Monday, December 28, 2009
Friday, December 25, 2009
In the introduction of Ratio by Michael Rhulman he discuss hollandaise sauce as it applies to his discover of ratios. He states, "Take away the vinegar, pepper, and lemon and you still have hollandaise. Take away yolks or butter and it ceased to be hollandaise," (Rhulman xxiii) what he was discussing was in reference to the old Dean at the C.I.A. and his conversation of ratios, and that an understanding of the fundamentals of cooking is necessary in understanding food. But this is a backwards approach to understanding food. To understand the fundamentals, I believe, you must understand food. Make hollandaise and place it in a bowl what is it? It is not a meal, despite the friends who would claim they could eat by the spoonful I would challenge them to eat a whole bowl, nor is it a sauce. When studying sauce making in a culinary school your are given several criteria as to what is a sauce. You may been told about consistency, or classifications, but these are just label and points of qualities. The one criteria is that it is a liquid that is used to enhance a meal. A English Muffin, ham, and poached egg is a fine meal, but to add hollandaise to elevate, to improve it. It is not because it becomes Eggs Benedict, this is just a name of a dish and one that, in the contemporary since, has little to do with traditional ingredients, it is because the sauce works well and enhances. The acid, the fat, the moisture, these qualities create something new out of what was already there. So to the point of without vinegar, pepper, or lemon, but with just butter and egg you have hollandaise I will have to say no. Butter slowly whisked into egg yolk is emulsified butter, butter slowly whisked into egg yolk with vinegar, pepper, and lemon is emulsified butter with vinegar, pepper, and lemon. It is the intent that makes it Hollandaise Sauce.

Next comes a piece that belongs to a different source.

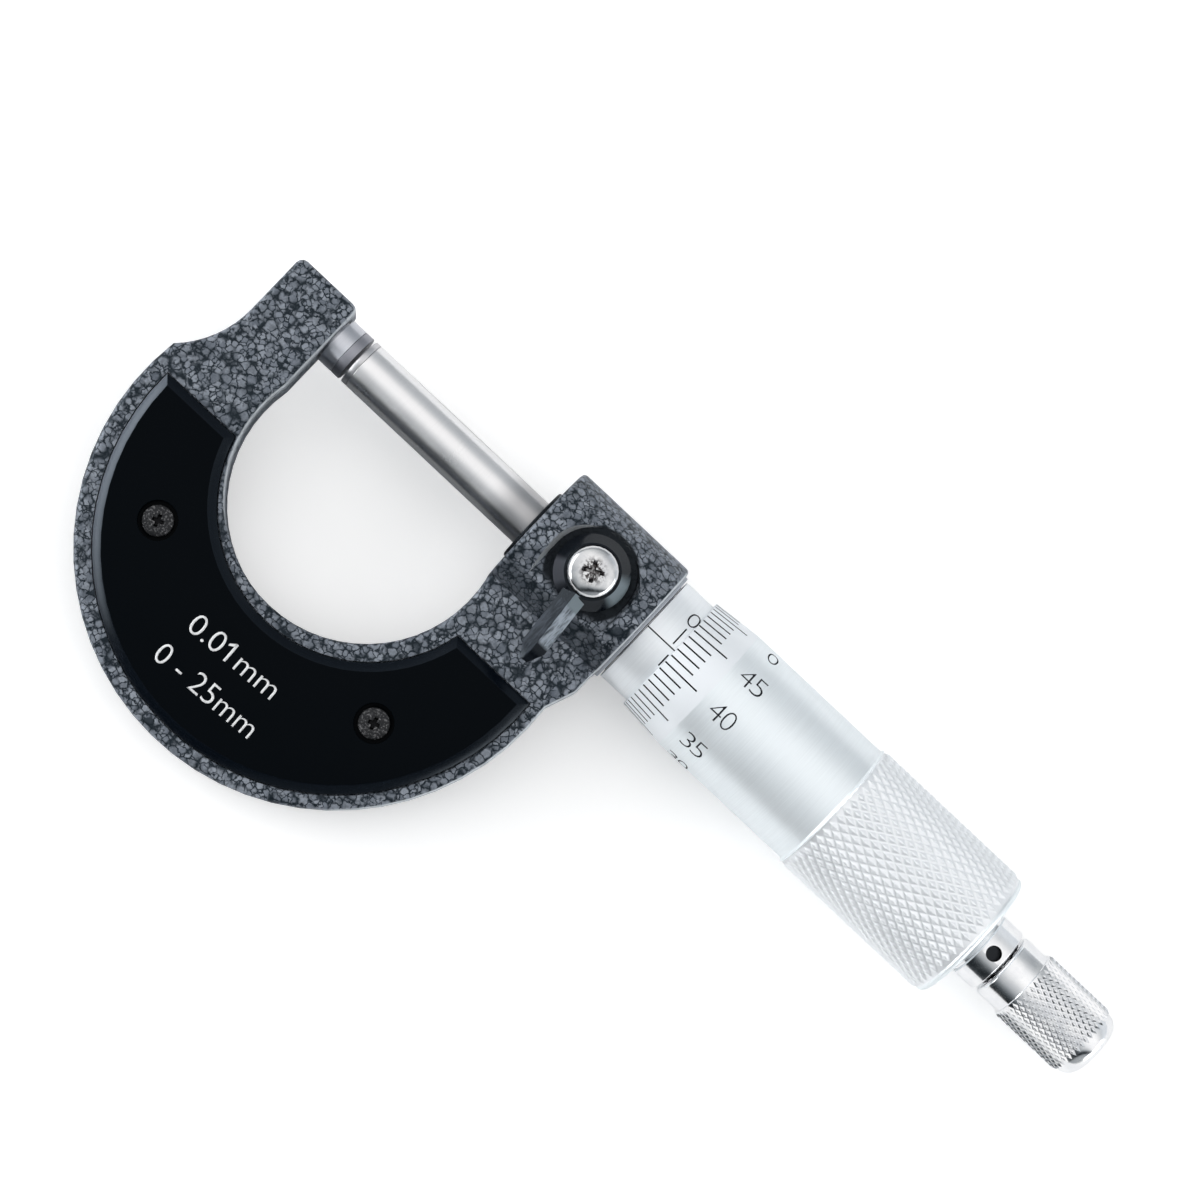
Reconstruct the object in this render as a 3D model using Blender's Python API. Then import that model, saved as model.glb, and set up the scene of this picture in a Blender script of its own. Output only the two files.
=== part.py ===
"""Outside micrometer for 0 to 25 mm, lying on its back.

X runs along the spindle from the anvil to the ratchet, Y from the ring up to the spindle,
and Z towards the front face. The origin is on the rear plate, in the middle of its face.
All sizes are in millimetres and are turned into metres where a mesh is made.
"""
import math

import bmesh
import bpy
from mathutils import Matrix, Vector

MM = 0.001

# Measuring range and screw
TRAVEL = 25.0
JAW_GAP = 0.415

# Clearances
PRESS_GAP = 0.05
RUNNING_GAP = 0.05
FACE_GAP = 0.06
PLATE_GAP = 0.15

# Frame: ring
RING_WALL = 14.675
RING_OFFSET = 6.5
RING_THICKNESS = 7.6
RING_ROUNDING = 0.8

# Frame: throat, with the anvil arm on its left
THROAT_LEFT = -18.05
THROAT_SWELL = 0.35
THROAT_DROP = 12.1
ARM_WIDTH = 9.55
ARM_RISE = 4.4
ARM_STRAIGHT = 4.5
ARM_CURVE_RADIUS = 13.5
CORNER_RADIUS = 1.0

# Frame: head and neck
HEAD_RADIUS = 9.0
HEAD_LENGTH = 18.2
HEAD_ROUNDING = 0.6
HEAD_STEP_RADIUS = 8.2
HEAD_STEP_LENGTH = 0.4
BOSS_RADIUS = 5.15
BOSS_LENGTH = 0.5
NECK_INSET = 0.15
NECK_DROP = 11.6
NECK_SLOPE = 3.9
SPINDLE_SPARE = 4.45

# Anvil and carbide tips
ROD_RADIUS = 3.25
ANVIL_LENGTH = 3.35
ANVIL_SHANK_RADIUS = 2.6
ANVIL_SHANK_LENGTH = 7.0
ANVIL_STANDOFF = 0.3
ANVIL_TIP_LENGTH = 1.25
SPINDLE_TIP_LENGTH = 0.8
TIP_GAP = 0.02

# Plates and their screws
PLATE_THICKNESS = 1.8
PLATE_POCKET = 0.8
PLATE_RIM_OUTSIDE = 2.15
PLATE_RIM_INSIDE = 1.45
PLATE_INNER_SHIFT = 1.0
PLATE_INNER_DROP = 0.3
PLATE_OUTER_SHIFT = 0.3
PLATE_TOP_LEFT = 17.3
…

Tuesday, December 15, 2009
This is all very necessary for the working and struggling classes to pull out of the dependence on convenience foods, but we must be able to find a emotional connect to these dishes. If we are to eat rice every day in order to survive it helps to know that their is volumes of history of peoples that with little more than rice to live on have aided in the development of civilizations. Several years back I was in a little worse off than now (which isn't saying to much, but with the benefit of mild Southern winters), and living on a diet that doesn't differ to much from now, the exception was a little less cooking knowledge to help stretch out the food, it consisted mostly of black beans and some masa for my tortilla. Around that time I came across the book, "Don't Be Afraid Gringo: A Honduran Woman Speaks From the Heart: The Story of Elvia Alvarado," Elvia is a labour organizer and activist first brought to US attention during the eighties, in the book there is a wonderful description of the average meal of the compasinos in the area where she was organizing which was, to the letter, the meal I was waiting for to finish cooking. After that I never look grudgingly at my pot of beans or my tortilla, I had a deep connect to the poor on a global level with every smear of bean wipe up with my tortilla, every mouth full of rice, with the cracked coating of dough on my hands will I made my bread. The great problem with programs to help us it that it is often coming from people with a disconnect from our lives and needs. Every food drive calling for canned goods for the poor make me sad; give us flour for our bread, corn to mill, beans to wash and cook. Let us have a connection to our food. If you want to give us something, give us land. Le us look to people like Ledonna Redmond as an example on how we should bring food to our tables.
Sunday, December 13, 2009
The arepa is one of those holy little items of the culinary world that gives meaning to a impoverished meal. Arepas are masa cakes the come from South America, they are often the bread for small sandwich like creations, sliced and filled with a variety of goodies. I first came across arepas while working a the Chicago restaurant Coobah where they produced a sweet variety that I have adopted for my home. The version given here is similar to their version but with a few variations, such as the use of a filling, they simple made the cakes as a base for their Eggs Benedict variation. The measurements are approximated, since I do this mostly to feel.
2 c. Masa
2 T cilantro, chopped
1/8 c. sugar
2 T Rhum, optional
1 can coconut milk, optional
Toss you masa, cilantro, and salt in a bowl and set aside. Place the sugar in a heavy bottom pan with enough water to give a wet sand feel, and place it over high heat. As the water cooks away the sugar will have enough time to melt, and then begin to caramelize. Once the sugar reaches a nice amber color you will turn it in to a caramel sauce of some form. The options here are adding about 2 cups of water to the caramel while whisking, or adding the Rhum will whisking followed by the water or coconut milk. While the sauce is still boiling pour it into the masa mixture. Stir quickly to evenly mixt the dough till it forms a stiff dough that is pliable and holds to together, if needed add more water. Pull off about 1 oz. balls of the dough forming them into round discs. Place your filing in the middle, and cover with a second disc and seal the edges. After all of the arepas are formed fry them in a little hot lard until they are nicely browned on the outside.
They filing can vary, but should be able to hold up to the sweet dough. For this meal I used the salted fried pig's skin I mentioned earlier. The final verison of this dish was served with sofrito made with tomato, culantro, cilantro, scallion, onion, jalapeno, lime, and shredded smoked fermented fish.